Commentary by David Reilly
May 13 (Bloomberg) -- General Motors Corp.’s likely bankruptcy filing is being cast in some quarters as a fight between “money people” intent on making a killing and honest efforts by the government to save a company and jobs.
In reality, GM’s demise comes down to a fight between retirees.
On one side are GM’s unionized retired workers. On the other, are the rest of us -- either in retirement or saving for it. Guess who will lose as things now stand?
Under the restructuring plan on the table, GM’s retirees would get 39 percent of the company, along with the promise of a $10 billion payment into their health-care trust fund. That is in exchange for $20 billion GM owes the fund.
Not making out so well are current or future retirees who depend on the performance of mutual funds, 401(k) plans and insurance companies that invested in GM bonds. These debt investors, who are owed about $27 billion, will get just 10 percent of the company.
And that probably won’t change. GM Chief Executive Fritz Henderson said on a conference call Monday that there are no plans to modify the terms on offer to bondholders, even as he said a bankruptcy filing now looks “more probable.”
‘Waterboarding’ Investors
That’s outrageous. The deal is nothing short of a political rip-off, with the Obama administration currying favor with an organized voting bloc in the form of the United Auto Workers union at the expense of unorganized retirees.
The current deal “can be seen as one that serves up bondholders on the altar of political self-interest,” CreditSights Inc. analyst Glenn Reynolds wrote in a report last week titled, in part, “Waterboarding Bondholders.”
“The powers that be will not face any major constituency risks by screwing some mutual funds, insurance companies, pension managers, and hedge funds (who often manage pension and endowment money etc.) out of their fair and equitable treatment,” Reynolds wrote.
Not that you’ll hear much about the rights of these investors if and when the fur starts flying over a GM bankruptcy filing. Instead, we’ll again hear talk about the “money people” -- the label President Barack Obama pinned on debt investors at Chrysler LLC who refused to swallow the terms foisted on them by the company and government officials.
Expect the fight at GM to be cast in similarly expedient terms of “working man vs. evil money people,” Reynolds’s report noted. And those who raise objections to the government’s plans “will be dubbed Wall Street holdouts and obstructionists.”
Hardly ‘Money People’
Yet the “money people” label will be particularly unfair at GM. Unlike Chrysler, whose debt was concentrated in the hands of a small group of institutions, GM’s bonds are held far and wide.
The holders include Fidelity Management and Research, Franklin Advisers Inc., and Pacific Investment Management Co., which manage the retirement savings of millions of Americans.

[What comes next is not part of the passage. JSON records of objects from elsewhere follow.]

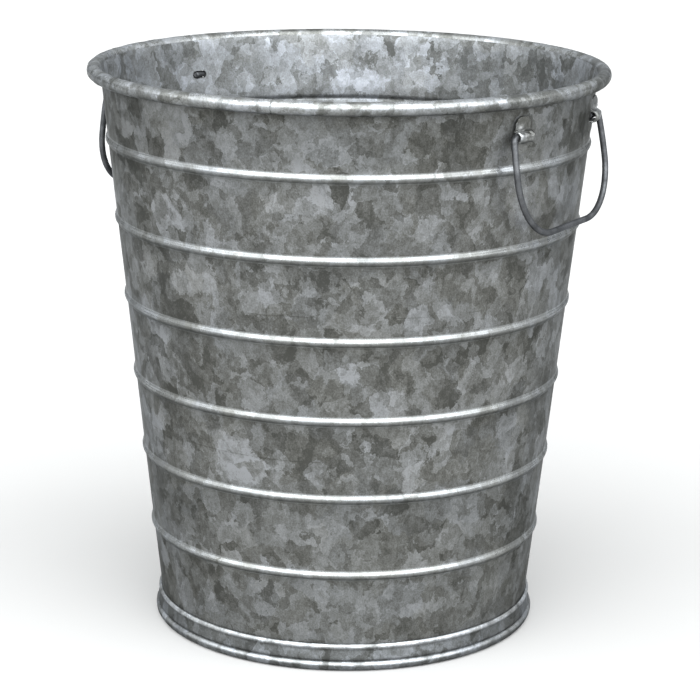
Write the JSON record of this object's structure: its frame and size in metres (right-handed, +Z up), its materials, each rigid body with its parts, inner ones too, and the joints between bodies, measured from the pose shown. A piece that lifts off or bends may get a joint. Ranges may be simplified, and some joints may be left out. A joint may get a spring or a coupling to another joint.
{
  "type": "florist bucket",
  "caption": "Tapered galvanised sheet-steel florist bucket with pressed rings, rolled rim, foot ring and swinging wire side handles, for cut flowers in water.",
  "frame": {"origin": "on the bucket's axis, in the plane its foot rests on", "axes": "+Z up along the bucket's axis, +X towards the middle of handle_right, -X towards the middle of handle_left"},
  "size_m": [0.2781, 0.2782, 0.3048],
  "materials": {
    "galvanised_sheet": "hot-dip galvanised, spangled, weathered",
    "handle_wire": "dark drawn wire, satin"
  },
  "bodies": {
    "bucket": {"body_shell": "galvanised_sheet", "rim_wire": "galvanised_sheet", "bottom_pan": "galvanised_sheet", "foot_band": "galvanised_sheet", "ear_right_front": "galvanised_sheet", "ear_right_rear": "galvanised_sheet", "ear_left_front": "galvanised_sheet", "ear_left_rear": "galvanised_sheet"},
    "handle_right": {"handle_right": "handle_wire"},
    "handle_left": {"handle_left": "handle_wire"}
  },
  "joints": [
    {"name": "handle_right_swing", "type": "hinge", "parent": "bucket", "child": "handle_right", "pos_m": [0.124, 0, 0.2826], "axis": [0, -1, 0], "range_deg": [-6.6, 146]},
    {"name": "handle_left_swing", "type": "hinge", "parent": "bucket", "child": "handle_left", "pos_m": [-0.124, 0, 0.2826], "axis": [0, 1, 0], "range_deg": [-3.2, 149.4]}
  ]
}
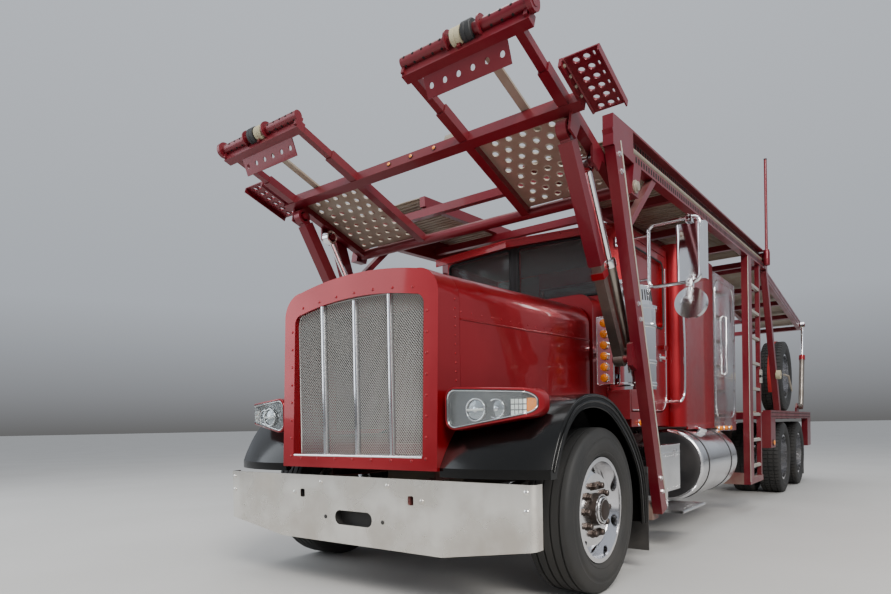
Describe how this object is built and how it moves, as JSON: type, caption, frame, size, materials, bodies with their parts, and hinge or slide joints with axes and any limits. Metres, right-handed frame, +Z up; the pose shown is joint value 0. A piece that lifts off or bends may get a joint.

The Polish Beneficial Association, the Knights of Columbus, and the Grand Lodge Sons of Hermann in Texas were also recent owners of GM bonds. Not your typical Masters of the Universe.
Then there are mom-and-pop investors, who may not be happy with the terms on offer. Some of them have gone so far as to create a Web site to air their grievances. This site is backed by the 60 Plus Organization, a senior advocacy group that bills itself as a conservative alternative to the AARP.
Backing Down
That’s not to say that the Chrysler experience won’t cow some GM bondholders. Loomis Sayles & Co. said last week that it had sold all its GM bonds in April and had quit the bondholder group trying to negotiate a better debt-exchange offer.
The odd thing is that the administration probably recognizes that it can’t, and shouldn’t, rob bondholders. So it came up with a proposal that they will have little choice but to reject.
GM’s offer “must look to bondholders like something Tony Soprano dreamed up,” Gimme Credit analyst Shelly Lombard said in a research note late last month.
No wonder GM’s bondholders have groused that Steven Rattner, the Treasury Department’s chief auto adviser, has acted as if he has them over a barrel.
Scoring Political Points
The administration, meanwhile, will be able to blame the bankruptcy filing on the “money people.” Then, it can go out and attack the bondholders, scoring more political points.
While potentially bringing short-term political gain, this strategy has a long-term cost: further erosion in investor confidence in the financial system.
After all, if bondholders know that the government will deliberately try to trample their rights, or demonize them for trying to exercise them, there are two options. Shy away from purchasing debt that exposes an investor to the government, or charge more for the increased risk.
Neither is good for markets or the non-unionized retirees who depend on them. It’s also strange coming from an administration that, along with the Federal Reserve, has pledged $12.8 trillion to try and restore investor confidence in the financial system.
(David Reilly is a Bloomberg News columnist. The opinions expressed are his own.)